No Regular Desk Job for This BYU Grad. She's Headed to Cambodia.

Like 3,000 other BYU students, Sarah Axtell will put on her cap and gown and walk across the stage to collect her hard-earned diploma this week.

However, unlike many of her classmates, Axtell hasn't been looking for a full-time job or applying for post-graduate programs. She's joining the United States Peace Corps. 

Axtell, who is earning a degree in sociocultural anthropology, will leave shortly after graduation for a 27-month volunteer service focused on health education in Cambodia. Axtell said she dedicated a majority of her education and life to volunteer work, and is honored to be one of only 10 percent of applicants accepted to serve in the Peace Corps. 

"Doing volunteer work has made my education complete," Axtell said. "I feel the happiest when I'm advocating for and serving underserved and stigmatized populations."

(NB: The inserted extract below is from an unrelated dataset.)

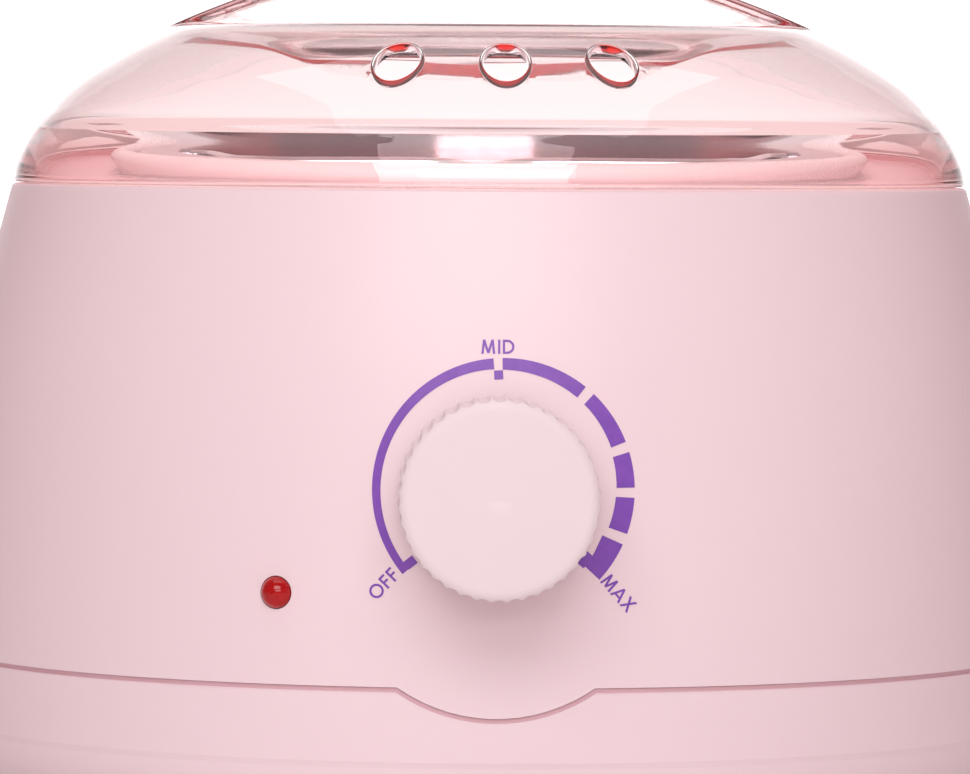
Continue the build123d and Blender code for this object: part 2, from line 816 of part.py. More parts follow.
# ---------------------------------------------------------- terminal block --
with BuildPart() as terminal_block:
    with BuildSketch(Plane.XY.offset(6.6)):
        with Locations((0, 50)):
            RectangleRounded(34, 14, 1.5)
    extrude(amount=11)
    with BuildSketch(Plane.XY.offset(10)):
        with Locations((-6, 50), (6, 50)):
            Circle(2.2)
    extrude(amount=8, mode=Mode.SUBTRACT)
    with BuildSketch(Plane.XZ.offset(-60)):
        with Locations((-6, 9.2), (6, 9.2)):
            Circle(1.5)
    extrude(amount=20, mode=Mode.SUBTRACT)
terminal_block.part.label = "terminal_block"
export_step(terminal_block.part, "parts/terminal_block.step")

with BuildPart() as terminal_screws:
    with BuildSketch(Plane.XY.offset(11.2)):
        with Locations((-6, 50), (6, 50)):
            Circle(2.0)
    extrude(amount=5.4)
    with BuildSketch(Plane.XY.offset(15.8)):
        with Locations((-6, 50), (6, 50)):
            Rectangle(4.2, 0.7)
    extrude(amount=1.0, mode=Mode.SUBTRACT)
terminal_screws.part.label = "terminal_screws"
export_step(terminal_screws.part, "parts/terminal_screws.step")

# -------------------------------------------------------------- cord entry --
with BuildPart() as cord_gland:
    with BuildSketch(Plane.XZ):
        with BuildLine():
            Polyline(
                (R_CORD_BORE, 82.0),
                (5.4, 82.0),
                (6.2, 84.5),
                (6.2, 88.6),
                (7.1, 91.2),
                (6.2, 91.6),
                (6.2, 94.6),
                (8.4, 94.6),
                (8.4, 96.2),
                (7.4, 97.4),
                (4.2, 97.4),
                (R_CORD_BORE, 96.8),
                (R_CORD_BORE, 82.0),
            )
        make_face()
    revolve(axis=Axis.Z)
gland_shape = cord_gland.part.rotate(Axis.X, -90).moved(Location((0, 0, Z_CORD)))
cord_gland.part = gland_shape
cord_gland.part.label = "cord_gland"
export_step(cord_gland.part, "parts/cord_gland.step")

with BuildPart() as cord_clamp:
    with BuildSketch(Plane.XY.offset(38.4)):
        with Locations((0, 73)):
            Rectangle(26, 7)
    extrude(amount=6.0)
    with BuildSketch(Plane.XZ.offset(-60)):
        with Locations((0, Z_CORD)):
            Circle(R_CORD_BORE)
    extrude(amount=-20, mode=Mode.SUBTRACT)
    with BuildSketch(Plane.XY.offset(38)):
        with Locations((-9.5, 73), (9.5, 73)):
            Circle(1.5)
    extrude(amount=8, mode=Mode.SUBTRACT)
cord_clamp.part.label = "cord_clamp"
export_step(cord_clamp.part, "parts/cord_clamp.step")

with BuildPart() as cord_clamp_screws:
    with BuildSketch(Plane.XY.offset(44.4)):
        with Locations((-9.5, 73), (9.5, 73)):
            Circle(2.7)
    extrude(amount=1.9)
    with BuildSketch(Plane.XY.offset(29.5)):
        with Locations((-9.5, 73), (9.5, 73)):
            Circle(1.25)
    extrude(amount=15.2)
cord_clamp_screws.part.label = "cord_clamp_screws"
export_step(cord_clamp_screws.part, "parts/cord_clamp_screws.step")

# ---------------------------------------------------------- internal leads --
LEAD = 1.1
with BuildPart() as lead_thermostat:
    with BuildLine() as lead_line:
        FilletPolyline(
            (14, 42.8, 9.2),
            (14, 24, 9.2),
            (20, -10, 9.6),
            (19, -44, 9.2),
            (16, -71, 12),
            (15.5, -78, 32),
            (14.5, -80, Z_DIAL - 1.9),
            radius=9,
        )
    with BuildSketch(Plane(origin=(14, 42.8, 9.2), z_dir=(0, -1, 0))):
        Circle(LEAD)
    sweep()
lead_thermostat.part.label = "lead_thermostat"
export_step(lead_thermostat.part, "parts/lead_thermostat.step")

with BuildPart() as lead_heater:
    with BuildLine():
        FilletPolyline(
            (-15.5, -80, 57.6),
            (-15.8, -78, 70),
            (-34, -66, 78),
            (-58, -38, 79),
            (-68, -8, 74),
            (-70, 8, 66),
            radius=8,
        )
    with BuildSketch(
        Plane(origin=(-15.5, -80, 57.6), z_dir=(-0.3, 2, 12.4))
    ):
        Circle(LEAD)
    sweep()
lead_heater.part.label = "lead_heater"
export_step(lead_heater.part, "parts/lead_heater.step")

with BuildPart() as lead_indicator:
    with BuildLine():
        FilletPolyline(
            (-14, 42.8, 9.2),
            (-14, 22, 9.2),
            (-21, -12, 9.6),
            (-25, -46, 9.4),
            (-28.5, -66, 14),
            (-29.5, -70, 35),
            radius=9,
        )
    with BuildSketch(Plane(origin=(-14, 42.8, 9.2), z_dir=(0, -1, 0))):
        Circle(LEAD)
    sweep()
lead_indicator.part.label = "lead_indicator"
export_step(lead_indicator.part, "parts/lead_indicator.step")

# ----------------------------------------------------------------- wax pot --
with BuildPart() as wax_pot:
    with BuildSketch(Plane.XZ):
        with BuildLine():
            Polyline((0, POT_FLOOR - POT_WALL), (44.2, POT_FLOOR - POT_WALL))
            TangentArc(
                (44.2, POT_FLOOR - POT_WALL), (50.9, 58.2), tangent=(1, 0)
            )
            Polyline((50.9, 58.2), (55.2, 106.1), (55.5, 107.0), (59.8, 107.0))
            ThreePointArc((59.8, 107.0), (60.093, 106.293), (60.8, 106.0))
            ThreePointArc((60.8, 106.0), (POT_RIM_R, 107.0), (60.8, POT_RIM_Z))
            Polyline((60.8, POT_RIM_Z), (55.5, POT_RIM_Z))
            ThreePointArc((55.5, POT_RIM_Z), (54.722, 107.678), (54.4, 106.9))
            Polyline((54.4, 106.9), (50.08, 58.6))
            ThreePointArc((50.08, 58.6), (48.2, 54.0), (43.9, POT_FLOOR))
            Polyline((43.9, POT_FLOOR), (0, POT_FLOOR), (0, POT_FLOOR - POT_WALL))
        make_face()
    revolve(axis=Axis.Z)
    # rivet holes of the ears
    for side in (1, -1):
        with BuildSketch(Plane.YZ.offset(side * 52.0)):
            with Locations((EAR_RIVET_Y, EAR_RIVET_Z), (-EAR_RIVET_Y, EAR_RIVET_Z)):
                Circle(0.9)
        extrude(amount=side * 4, mode=Mode.SUBTRACT)
wax_pot.part.label = "wax_pot"
export_step(wax_pot.part, "parts/wax_pot.step")

with BuildPart() as pot_ears:
    # pads riveted to the inside of the pot's wall, each with an eye for the bail
    with BuildSketch(Plane.XZ):
        with BuildLine():
            Polyline((0, 58.6), (50.08, 58.6), (54.4, 106.9), (54.55, 108.6), (0, 108.6), (0, 58.6))
        make_face()
    revolve(axis=Axis.Z)
    with BuildSketch(Plane.YZ.offset(-60)) as pad_face:
        with BuildLine():
            Polyline(
                (-3.6, 98.5),
                (3.6, 98.5),
                (3.6, 103.2),
                (1.5, Z_BAIL),
                (-1.5, Z_BAIL),
                (-3.6, 103.2),
                (-3.6, 98.5),
            )
        make_face()
        with Locations((0, Z_BAIL)):
            Circle(1.5)
    extrude(amount=120, mode=Mode.INTERSECT)
    Box(2 * EAR_X, 20, 300, mode=Mode.SUBTRACT)
    with BuildSketch(Plane.YZ.offset(-60)):
        with Locations((0, Z_BAIL)):
            Circle(BAIL_WIRE - 0.1)
        with Locations((EAR_RIVET_Y, EAR_RIVET_Z), (-EAR_RIVET_Y, EAR_RIVET_Z)):
            Circle(0.9)
    extrude(amount=120, mode=Mode.SUBTRACT)
pot_ears.part.label = "pot_ears"
export_step(pot_ears.part, "parts/pot_ears.step")

with BuildPart() as ear_rivets:
    for side in (1, -1):
        for x, r, length in ((EAR_X - 0.5, 1.3, 0.5), (EAR_X - 0.2, 0.85, 2.4), (54.85, 1.3, 0.5)):
            with BuildSketch(Plane.YZ.offset(side * x)):
                with Locations((EAR_RIVET_Y, EAR_RIVET_Z), (-EAR_RIVET_Y, EAR_RIVET_Z)):
                    Circle(r)
            extrude(amount=side * length)
ear_rivets.part.label = "ear_rivets"
export_step(ear_rivets.part, "parts/ear_rivets.step")

# -------------------------------------------------------------------- bail --
with BuildPart() as pot_handle:
    with BuildLine(Plane.XY.offset(Z_BAIL)):
        FilletPolyline(
            (-52.4, 0),
            (-48.8, 0),
            (-43.8, -24.5),
            (-37.0, -35.5),
            (-6.5, -35.5),
            (0, -40.5),
            (6.5, -35.5),
            (37.0, -35.5),
            (43.8, -24.5),
            (48.8, 0),
            (52.4, 0),
            radius=3.0,
        )
    with BuildSketch(Plane.YZ.offset(-52.4)):
        with Locations((0, Z_BAIL)):
            Circle(BAIL_WIRE)
    sweep()
    # pivot ends, turned down to sit in the ears
    for side in (1, -1):
        with BuildSketch(Plane.YZ.offset(side * 52.3)):
            with Locations((0, Z_BAIL)):
                Circle(1.04)
        extrude(amount=side * 1.9)
pot_handle.part.label = "pot_handle"
export_step(pot_handle.part, "parts/pot_handle.step")

# --------------------------------------------------------------------- lid --
SCOOP_FLOOR = Z_RIM + 24.0
RIDGE_FOOT = 10.2         # half width of the grip ridge at the scoop floor
RIDGE_TOP = 7.9


def scoop_profile(drop, out):
    """Section of a finger scoop: flat floor, sloping wall, shallow lip up to the dome."""
    if drop:
        return [
            (0, SCOOP_FLOOR - 2.0),
            (34.64, SCOOP_FLOOR - 2.0),
            (39.8, Z_RIM + 24.5),
            (58.5, Z_RIM + 26.25),
            (58.5, Z_RIM + 50),
            (0, Z_RIM + 50),
            (0, SCOOP_FLOOR - 2.0),
        ]
    return [
        (0, SCOOP_FLOOR),
        (34.0, SCOOP_FLOOR),
        (39.0, Z_RIM + 26.4),
        (56.0, Z_RIM + 27.95),
        (56.0, Z_RIM + 50),
        (0, Z_RIM + 50),
        (0, SCOOP_FLOOR),
    ]


with BuildPart() as scoop_front:
    with BuildSketch(Plane.XZ):
        with BuildLine():
            Polyline(*scoop_profile(False, 0))
        make_face()
    revolve(axis=Axis.Z)
    with BuildSketch(Plane.YZ.offset(-70)):
        with BuildLine():
            Polyline(
                (-RIDGE_FOOT, SCOOP_FLOOR - 1),
                (-RIDGE_TOP, Z_RIM + 51),
                (-70, Z_RIM + 51),
                (-70, SCOOP_FLOOR - 1),
                (-RIDGE_FOOT, SCOOP_FLOOR - 1),
            )
        make_face()
    extrude(amount=140, mode=Mode.INTERSECT)

with BuildPart() as scoop_front_outer:
    with BuildSketch(Plane.XZ):
        with BuildLine():
            Polyline(*scoop_profile(True, 0))
        make_face()
    revolve(axis=Axis.Z)
    with BuildSketch(Plane.YZ.offset(-70)):
        with BuildLine():
            Polyline(
                (-RIDGE_FOOT + LID_WALL, SCOOP_FLOOR - 3),
                (-RIDGE_TOP + LID_WALL, Z_RIM + 51),
                (-70, Z_RIM + 51),
                (-70, SCOOP_FLOOR - 3),
                (-RIDGE_FOOT + LID_WALL, SCOOP_FLOOR - 3),
            )
        make_face()
    extrude(amount=140, mode=Mode.INTERSECT)

with BuildPart() as lid_core:
    with BuildSketch(Plane.XZ):
        with BuildLine():
            Spline(*DOME_IN_LOW)
            Spline(*DOME_IN[:-1])
            ThreePointArc(
                DOME_IN[-2], cap_middle(*DOME_IN[-2], DOME_IN[-1][1]), DOME_IN[-1]
            )
            Polyline(
                DOME_IN[-1],
                (0, Z_RIM - 3),
                (80.4, Z_RIM - 3),
                (80.4, Z_RIM + 0.1),
                DOME_IN_LOW[0],
            )
        make_face()
    revolve(axis=Axis.Z)
    add(scoop_front_outer.part, mode=Mode.SUBTRACT)
    add(scoop_front_outer.part.mirror(Plane.XZ), mode=Mode.SUBTRACT)

with BuildPart() as lid:
    with BuildSketch(Plane.XZ):
        with BuildLine():
            Spline(*DOME[:-1])
            ThreePointArc(DOME[-2], cap_middle(*DOME[-2], DOME[-1][1]), DOME[-1])
            Polyline(
                DOME[-1],
                (0, Z_RIM - 1.6),
                (81.7, Z_RIM - 1.6),
                (81.7, Z_RIM + LID_GAP),
                DOME[0],
            )
        make_face()
    revolve(axis=Axis.Z)
    add(scoop_front.part, mode=Mode.SUBTRACT)
    add(scoop_front.part.mirror(Plane.XZ), mode=Mode.SUBTRACT)
    add(lid_core.part, mode=Mode.SUBTRACT)
    # three steam vents, square to the dome
    lean = math.radians(VENT_LEAN)
    for k in (-1, 0, 1):
        turn = math.radians(VENT_STEP * k + VENT_TURN)
        away = (math.sin(turn), -math.cos(turn))
        out_r = VENT_R + 6 * math.sin(lean)
        with BuildSketch(
            Plane(
                origin=(
                    out_r * away[0],
                    out_r * away[1],
                    VENT_Z + 6 * math.cos(lean),
                ),
                x_dir=(math.cos(turn), math.sin(turn), 0),
                z_dir=(
                    -math.sin(lean) * away[0],
                    -math.sin(lean) * away[1],
                    -math.cos(lean),
                ),
            )
        ):
            Ellipse(3.85, 5.4)
        extrude(amount=14, mode=Mode.SUBTRACT)
lid.part.label = "lid"
export_step(lid.part, "parts/lid.step")
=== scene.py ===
import bpy
import math
import numpy as np
from mathutils import Vector, Matrix
from mathutils.geometry import delaunay_2d_cdt


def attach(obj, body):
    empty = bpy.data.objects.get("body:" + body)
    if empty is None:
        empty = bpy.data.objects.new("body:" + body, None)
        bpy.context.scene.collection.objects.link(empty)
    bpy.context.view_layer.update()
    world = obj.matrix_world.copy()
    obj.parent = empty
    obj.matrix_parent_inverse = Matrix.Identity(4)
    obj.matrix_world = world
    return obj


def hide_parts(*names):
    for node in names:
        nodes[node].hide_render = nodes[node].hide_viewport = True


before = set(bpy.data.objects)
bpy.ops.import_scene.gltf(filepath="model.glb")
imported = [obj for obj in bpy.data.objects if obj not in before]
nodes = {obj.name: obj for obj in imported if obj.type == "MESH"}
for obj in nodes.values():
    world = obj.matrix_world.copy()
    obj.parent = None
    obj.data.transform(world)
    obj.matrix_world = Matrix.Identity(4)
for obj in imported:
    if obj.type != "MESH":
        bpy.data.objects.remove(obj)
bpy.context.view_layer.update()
MM = 0.001
scene = bpy.context.scene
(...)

HIV prevention in Utah, teen mother education and support groups, youth organizations and groups focused on stopping domestic violence are just a few of the communities Axtell has devoted herself to over the last four years.

In addition to volunteering for an average of 25 hours each week, Axtell kept a 3.97 GPA, and was named valedictorian of the anthropology department.  

Her key to find success? Balance, focus and a lot of hard work. 

Axtell says by focusing all her attention on one thing at a time allows her to tackle each and every project.

"I don't have an Instagram, or Facebook or Snapchat. I have an email, and a phone number and that's it," Axtell said. "My life is very uncomplicated in those ways, so it can be more complicated in others. And that's the way I like it."

There is one thing that Axtell credits for much of her success: her experiences and education at BYU.

"I feel like BYU has prepared me for my future. Especially my immediate future," Axtell said. "The motto is 'Enter to Learn, Go Forth to Serve.' And that's literally what I'm doing in Cambodia."

BYU's community and it's the emphasis on service is what lead Axtell towards her love of volunteer work. For Axtell, BYU's service-focused environment made it an easy passion to follow. 

"When we look at Christ's life, He was always with those that were stigmatized and those that were exploited," Axtell said. "So being around similar populations and people is what I feel fulfilled in doing."

Axtell continuously craves for human interaction and strives to see situations with an open perspective, which is exactly what she's doing.

"The way I try to lead my life is going on decisions that feel good to my soul," Axtell said. "I don't really know why right now, but I do know that I care. And that's what's important to me."